How do building-code effectiveness classifications affect insurance pricing?

  1. How does BCEGS affect insurance rates?

    The Idaho Surveying & Rating Bureau, Inc. and ISO, Inc. have filed advisory rating programs, including loss cost credits for commercial fire and allied lines, businessowners, homeowners, and dwelling lines of insurance. The credits apply to various ranges of BCEGS classifications (1-3, 4-7, 8-9, 10). Any building constructed in the year ISRB classifies a community, or in a later year, will be eligible for the program. Buildings in communities with classifications of 9 and lower (down to 1) will receive a rating credit. A classification of 10 will receive no credit. Classifications of 1-3 will receive the highest credit. Classifications of 4-9 will receive intermediate credits
  2. Do separate factors apply to personal and commercial risks?

    Yes. Loss Cost-credit factors apply separately for each line of insurance.
  3. Can there separate factors by territory?

    Yes. For each line, each territory will have its own rating-credit factor, based on loss information and other data specific to that territory.
  4. Do insurers increase rates on buildings in communities classified 8, 9, or 10?

    No rate increases are implemented with BCEGS.
  5. Why do grading-schedule credits apply only to new buildings? Why not to existing buildings?

    The BCEGS program is intended to promote a long-term reduction in catastrophe damage in classified communities. In most cases, staff turnover, model-code revisions and updates, or a lack of record keeping makes it impossible to measure a building department's effectiveness retroactively. So, with some exceptions, BCEGS will apply only to buildings receiving a certificate of occupancy in the year a community is evaluated or later.
  6. Is the existing building stock treated as classification 10?

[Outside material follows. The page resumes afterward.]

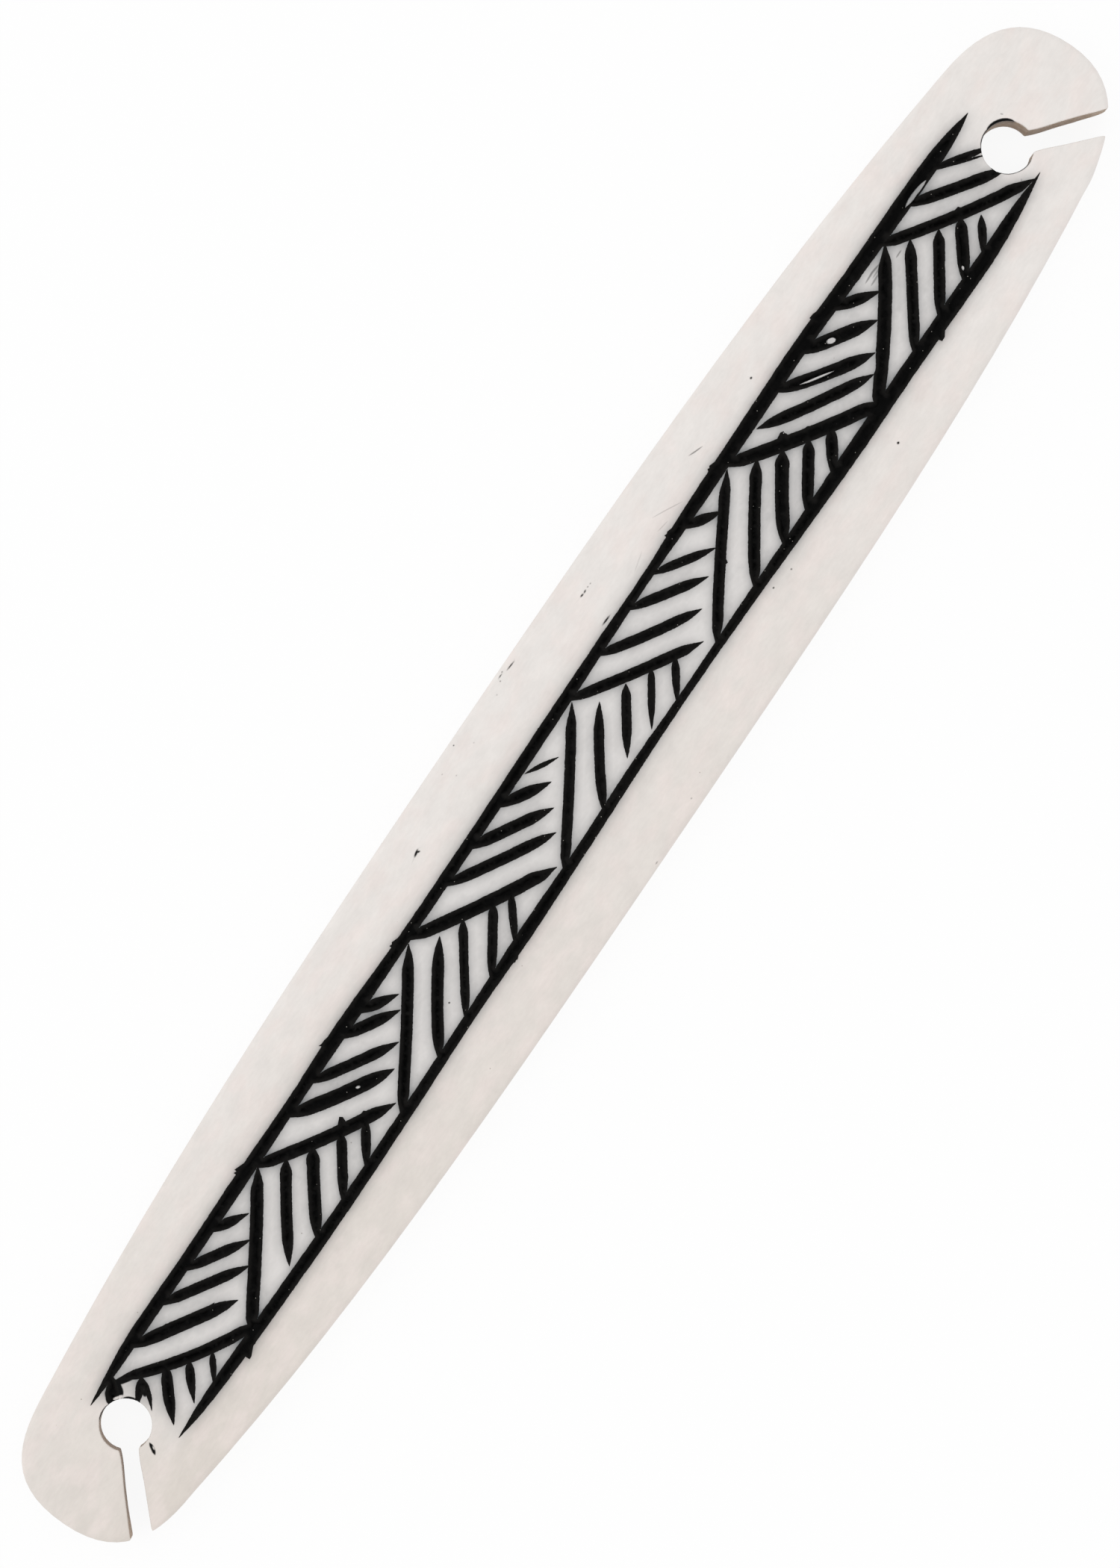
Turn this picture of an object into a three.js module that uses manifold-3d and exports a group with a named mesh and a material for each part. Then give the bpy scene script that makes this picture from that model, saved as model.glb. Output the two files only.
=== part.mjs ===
// A weaving shuttle carved from one flat piece of bone. Each end is rounded and has a round eye with an
// open slot that lets the thread in. The upper face is cut with a band of strokes between the two eyes:
// two border lines, a zigzag between them and hatching in every triangle, all filled with black.
// The blade lies on its plain back face, with its length along X and the engraved face up.

import * as THREE from 'three';
import { mergeVertices } from 'three/addons/utils/BufferGeometryUtils.js';
import Module from 'manifold-3d';

// Blade
const BLADE_LENGTH = 147.6;
const BLADE_WIDTH = 20;
const BLADE_THICKNESS = 3;
const EDGE_ROUND = 0.7;
const NOSE_LENGTH = 7.8;

// Where the curve of a long side is pulled along, as shares of the way from the middle to the nose
const SIDE_LEAD = 0.42;
const SIDE_LEAN = 0.7;

// Each end: its side of the middle, its eye, its slot and the two quarters of its outline. A quarter
// gives how much narrower than the middle the blade is where the nose starts and how much of that
// the side has already lost at its second pull. Then come the pull of the nose's curve along the
// blade and inwards and its pull at the tip, as shares of the nose's length and half width.
const END_A = {
  sign: 1,
  eyeInset: 9.97,
  eyeY: -0.42,
  slotAngle: 41.3,
  slotWidth: 1.8,
  slotMouth: 2.25,
  upper: { narrowing: 2.6, slack: 0.17, lead: 0.58, lean: 0.06, crown: 0.7 },
  lower: { narrowing: 2.45, slack: 0.02, lead: 0.43, lean: 0.11, crown: 0.73 },
};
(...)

    Existing buildings are not subject to the program, and BCEGS does not affect loss costs for those buildings. The program - and potential credits based on a municipality's classification - applies only to buildings receiving a certificate of occupancy in the year ISRB classifies a community, or later. But individual properties can receive the best classification (class 1) and be eligible for associated credits if a registered design professional (architect or engineer) certifies that the structure complies with the natural-hazard provisions of a nationally recognized code.
  7. How does BCEGS affect rates on existing building stock? Do rates go up for the existing building stock to balance the credits for new buildings?

    No. BCEGS does not affect existing building stock
  8. What happens when community is reevaluated?

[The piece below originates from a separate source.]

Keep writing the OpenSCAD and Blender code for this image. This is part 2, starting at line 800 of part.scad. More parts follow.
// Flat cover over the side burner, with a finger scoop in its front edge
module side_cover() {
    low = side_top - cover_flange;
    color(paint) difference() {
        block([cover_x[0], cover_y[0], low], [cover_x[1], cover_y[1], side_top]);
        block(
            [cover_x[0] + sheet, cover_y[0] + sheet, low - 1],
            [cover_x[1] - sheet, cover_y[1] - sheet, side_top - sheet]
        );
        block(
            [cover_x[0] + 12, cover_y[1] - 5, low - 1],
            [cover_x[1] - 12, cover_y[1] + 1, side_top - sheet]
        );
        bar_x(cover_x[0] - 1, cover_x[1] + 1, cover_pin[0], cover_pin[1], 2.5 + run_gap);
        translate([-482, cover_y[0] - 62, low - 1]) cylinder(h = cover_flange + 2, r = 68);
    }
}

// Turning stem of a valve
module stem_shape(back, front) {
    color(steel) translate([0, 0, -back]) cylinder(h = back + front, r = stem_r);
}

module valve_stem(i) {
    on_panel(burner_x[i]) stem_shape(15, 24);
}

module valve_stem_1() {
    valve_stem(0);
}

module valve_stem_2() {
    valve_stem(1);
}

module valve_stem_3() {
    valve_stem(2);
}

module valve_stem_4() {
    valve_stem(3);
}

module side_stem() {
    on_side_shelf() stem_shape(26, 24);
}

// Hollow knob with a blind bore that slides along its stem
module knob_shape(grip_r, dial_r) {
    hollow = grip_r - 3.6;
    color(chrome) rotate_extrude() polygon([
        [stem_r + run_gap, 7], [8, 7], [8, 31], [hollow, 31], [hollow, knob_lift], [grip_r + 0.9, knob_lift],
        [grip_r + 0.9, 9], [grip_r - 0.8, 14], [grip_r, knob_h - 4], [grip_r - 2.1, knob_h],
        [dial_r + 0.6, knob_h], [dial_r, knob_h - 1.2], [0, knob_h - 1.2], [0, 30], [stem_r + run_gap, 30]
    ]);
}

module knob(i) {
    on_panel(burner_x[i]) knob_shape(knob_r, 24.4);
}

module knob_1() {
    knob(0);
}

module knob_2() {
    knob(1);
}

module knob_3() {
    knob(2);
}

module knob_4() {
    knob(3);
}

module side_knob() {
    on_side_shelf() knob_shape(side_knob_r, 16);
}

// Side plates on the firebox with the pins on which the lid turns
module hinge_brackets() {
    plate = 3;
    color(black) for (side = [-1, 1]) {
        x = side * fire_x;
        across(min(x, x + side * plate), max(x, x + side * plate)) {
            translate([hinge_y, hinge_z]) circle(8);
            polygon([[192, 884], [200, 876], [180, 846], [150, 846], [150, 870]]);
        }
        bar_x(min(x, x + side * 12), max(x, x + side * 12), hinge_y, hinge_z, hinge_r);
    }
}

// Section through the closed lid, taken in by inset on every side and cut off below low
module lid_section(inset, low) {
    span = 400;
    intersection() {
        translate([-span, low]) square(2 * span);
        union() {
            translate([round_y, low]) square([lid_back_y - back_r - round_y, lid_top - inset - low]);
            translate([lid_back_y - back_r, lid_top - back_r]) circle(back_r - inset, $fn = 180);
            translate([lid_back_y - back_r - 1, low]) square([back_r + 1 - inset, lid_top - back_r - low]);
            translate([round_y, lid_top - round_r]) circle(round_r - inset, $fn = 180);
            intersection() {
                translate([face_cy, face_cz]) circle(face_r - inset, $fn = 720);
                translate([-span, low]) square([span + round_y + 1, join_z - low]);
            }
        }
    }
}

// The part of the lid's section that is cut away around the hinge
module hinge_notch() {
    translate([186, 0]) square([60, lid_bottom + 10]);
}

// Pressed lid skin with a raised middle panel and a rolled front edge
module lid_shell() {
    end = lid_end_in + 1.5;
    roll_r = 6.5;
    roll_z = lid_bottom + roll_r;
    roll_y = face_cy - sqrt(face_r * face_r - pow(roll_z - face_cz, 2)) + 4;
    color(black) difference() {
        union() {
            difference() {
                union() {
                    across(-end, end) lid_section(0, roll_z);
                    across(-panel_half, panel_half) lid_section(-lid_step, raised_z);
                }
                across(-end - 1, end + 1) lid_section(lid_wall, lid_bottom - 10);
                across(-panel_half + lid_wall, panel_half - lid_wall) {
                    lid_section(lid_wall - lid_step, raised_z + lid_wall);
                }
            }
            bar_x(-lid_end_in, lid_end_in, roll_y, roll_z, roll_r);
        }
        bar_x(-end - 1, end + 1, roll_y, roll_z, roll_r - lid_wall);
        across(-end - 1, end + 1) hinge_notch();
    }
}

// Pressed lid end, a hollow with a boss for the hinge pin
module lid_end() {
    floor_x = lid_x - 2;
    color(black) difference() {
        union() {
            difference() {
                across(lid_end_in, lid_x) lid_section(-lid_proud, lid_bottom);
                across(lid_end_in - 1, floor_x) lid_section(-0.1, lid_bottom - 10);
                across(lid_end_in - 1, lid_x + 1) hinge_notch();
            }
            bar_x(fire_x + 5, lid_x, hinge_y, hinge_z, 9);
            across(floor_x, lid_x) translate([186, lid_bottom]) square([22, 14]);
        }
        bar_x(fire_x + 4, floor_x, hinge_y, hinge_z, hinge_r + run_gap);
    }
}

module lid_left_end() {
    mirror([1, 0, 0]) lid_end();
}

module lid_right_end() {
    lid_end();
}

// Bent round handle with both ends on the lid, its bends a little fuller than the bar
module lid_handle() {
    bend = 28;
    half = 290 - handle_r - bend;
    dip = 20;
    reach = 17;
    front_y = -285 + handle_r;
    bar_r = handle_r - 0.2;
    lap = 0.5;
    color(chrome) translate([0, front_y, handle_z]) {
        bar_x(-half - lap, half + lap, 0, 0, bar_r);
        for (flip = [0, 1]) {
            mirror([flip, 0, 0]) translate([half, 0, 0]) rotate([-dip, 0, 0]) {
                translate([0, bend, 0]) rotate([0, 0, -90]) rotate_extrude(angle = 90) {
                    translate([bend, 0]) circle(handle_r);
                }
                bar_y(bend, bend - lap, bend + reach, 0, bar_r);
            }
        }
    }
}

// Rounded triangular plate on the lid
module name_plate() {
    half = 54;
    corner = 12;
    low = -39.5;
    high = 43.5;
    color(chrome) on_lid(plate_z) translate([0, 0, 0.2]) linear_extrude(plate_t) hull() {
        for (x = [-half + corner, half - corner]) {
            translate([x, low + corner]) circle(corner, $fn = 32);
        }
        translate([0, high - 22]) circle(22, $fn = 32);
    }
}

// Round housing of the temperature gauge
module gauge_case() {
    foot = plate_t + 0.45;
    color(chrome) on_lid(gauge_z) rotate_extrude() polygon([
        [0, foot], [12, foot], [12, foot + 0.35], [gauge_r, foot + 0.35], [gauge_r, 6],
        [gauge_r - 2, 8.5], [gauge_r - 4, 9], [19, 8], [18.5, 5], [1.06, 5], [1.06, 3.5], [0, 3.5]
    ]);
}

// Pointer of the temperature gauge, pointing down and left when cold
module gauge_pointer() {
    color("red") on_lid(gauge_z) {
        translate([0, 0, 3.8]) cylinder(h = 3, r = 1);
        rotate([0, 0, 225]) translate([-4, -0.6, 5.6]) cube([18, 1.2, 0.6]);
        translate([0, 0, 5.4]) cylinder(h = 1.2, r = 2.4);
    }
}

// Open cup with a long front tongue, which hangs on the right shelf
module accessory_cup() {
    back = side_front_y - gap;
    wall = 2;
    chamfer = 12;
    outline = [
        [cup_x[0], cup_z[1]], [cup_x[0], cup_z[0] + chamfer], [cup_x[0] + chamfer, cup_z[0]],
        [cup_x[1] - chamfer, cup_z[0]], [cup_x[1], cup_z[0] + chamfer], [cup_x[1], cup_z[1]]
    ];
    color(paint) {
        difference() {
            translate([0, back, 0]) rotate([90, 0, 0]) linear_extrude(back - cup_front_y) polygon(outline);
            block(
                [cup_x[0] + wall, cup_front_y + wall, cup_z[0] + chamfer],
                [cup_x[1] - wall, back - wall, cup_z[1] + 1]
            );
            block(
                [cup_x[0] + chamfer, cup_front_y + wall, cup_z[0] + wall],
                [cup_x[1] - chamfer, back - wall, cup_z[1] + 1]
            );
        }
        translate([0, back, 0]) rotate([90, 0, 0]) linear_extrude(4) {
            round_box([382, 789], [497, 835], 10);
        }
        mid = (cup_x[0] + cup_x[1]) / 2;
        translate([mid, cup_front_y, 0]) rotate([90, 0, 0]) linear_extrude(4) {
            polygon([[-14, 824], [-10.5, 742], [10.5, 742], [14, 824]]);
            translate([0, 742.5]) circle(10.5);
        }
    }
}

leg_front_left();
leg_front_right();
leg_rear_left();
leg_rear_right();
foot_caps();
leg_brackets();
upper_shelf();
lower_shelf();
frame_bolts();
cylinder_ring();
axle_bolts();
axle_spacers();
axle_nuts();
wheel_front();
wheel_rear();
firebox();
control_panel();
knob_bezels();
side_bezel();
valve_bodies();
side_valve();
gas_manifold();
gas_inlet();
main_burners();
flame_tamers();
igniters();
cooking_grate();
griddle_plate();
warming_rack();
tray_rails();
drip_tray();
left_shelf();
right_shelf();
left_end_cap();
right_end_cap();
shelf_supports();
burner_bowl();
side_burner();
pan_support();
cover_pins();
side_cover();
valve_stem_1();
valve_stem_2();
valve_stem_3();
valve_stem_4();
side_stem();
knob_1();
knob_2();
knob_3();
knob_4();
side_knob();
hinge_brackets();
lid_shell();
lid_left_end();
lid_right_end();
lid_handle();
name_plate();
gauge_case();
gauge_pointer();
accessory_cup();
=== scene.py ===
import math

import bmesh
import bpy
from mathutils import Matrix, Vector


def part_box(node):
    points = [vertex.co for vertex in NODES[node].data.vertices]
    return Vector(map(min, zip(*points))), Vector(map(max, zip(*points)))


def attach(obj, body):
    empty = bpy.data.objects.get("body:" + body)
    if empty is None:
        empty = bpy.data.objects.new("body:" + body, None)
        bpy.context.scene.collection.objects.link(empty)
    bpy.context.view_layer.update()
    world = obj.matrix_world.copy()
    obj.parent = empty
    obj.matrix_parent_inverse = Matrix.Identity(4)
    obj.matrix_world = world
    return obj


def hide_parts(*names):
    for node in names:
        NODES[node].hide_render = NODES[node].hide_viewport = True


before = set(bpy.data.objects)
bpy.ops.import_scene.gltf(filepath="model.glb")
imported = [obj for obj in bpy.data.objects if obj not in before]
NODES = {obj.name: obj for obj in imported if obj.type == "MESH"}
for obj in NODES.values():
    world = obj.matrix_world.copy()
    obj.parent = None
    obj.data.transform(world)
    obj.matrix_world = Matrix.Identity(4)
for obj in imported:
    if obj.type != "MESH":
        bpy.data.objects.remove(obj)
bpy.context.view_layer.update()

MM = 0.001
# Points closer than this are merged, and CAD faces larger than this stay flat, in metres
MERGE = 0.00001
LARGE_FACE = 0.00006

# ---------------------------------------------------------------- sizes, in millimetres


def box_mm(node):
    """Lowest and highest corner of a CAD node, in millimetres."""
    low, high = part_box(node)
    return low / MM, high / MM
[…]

    When a community is reevaluated, the new classification applies to buildings built in the year the new classification becomes effective, or later. The previous classification continues to apply to buildings built in the period between the effective date of the first classification and the effective date of the new classification.
  9. Could a building constructed according to a nationally recognized code get a better BCEGS classification than the community in which it is located?

    Yes, through an individual-building certification process. If a registered design professional inspects the building and certifies that it complies with the natural-hazard provisions of a nationally recognized code, the building will receive the highest possible classification and rating credit.
  10. Can an entire community be eligible for Building Code Classification 1 through a certification by a qualified inspector, or are only individual buildings that meet the appropriate criteria eligible?

    A community's classification only applies to buildings completed during or after the year ISRB evaluated the community. In a community evaluated as class 1, only buildings constructed before the community's evaluation would need individual certification to be considered building class 1.
  11. How does individual-risk certification work?

    If a registered design professional inspects a building and certifies that it complies with the natural-hazard provisions of a nationally recognized code, the building will receive the highest possible classification and rating credit.
  12. If a building is certified to be in compliance with a nationally recognized code, when does the credit apply?

    Credits will only apply from the year of certification.
  13. What about this situation: an insured's building does not qualify for a credit because it was built before a community received its classification, while the building next door, built by the same builder but only a year or two later, does qualify? How can you explain that?

    There is no retroactive way to determine the effectiveness of building-code enforcement that prevailed during construction of the older building. But the older building's owner can receive a credit, if a design professional certifies that the building meets the natural-hazard provisions of a nationally recognized model building code.
  14. How often, if ever, will the classifications change?

    ISRB will reevaluate each community at least every ten years, and classifications may or may not change, depending on the findings. Classifications for existing buildings will not change as a result of a community's reclassification.
  15. Who determines whether an individual property qualifies for the individual-risk certification?

    Each insurer will make its own determination as to the conditions under which a property will qualify for individual-risk treatment.
  16. Does the year of construction ever change for a risk?

    If a risk undergoes a major renovation - and if the property owner must bring the building into compliance with current codes and receive a new certificate of occupancy or legal equivalent - the year of construction for that risk will change.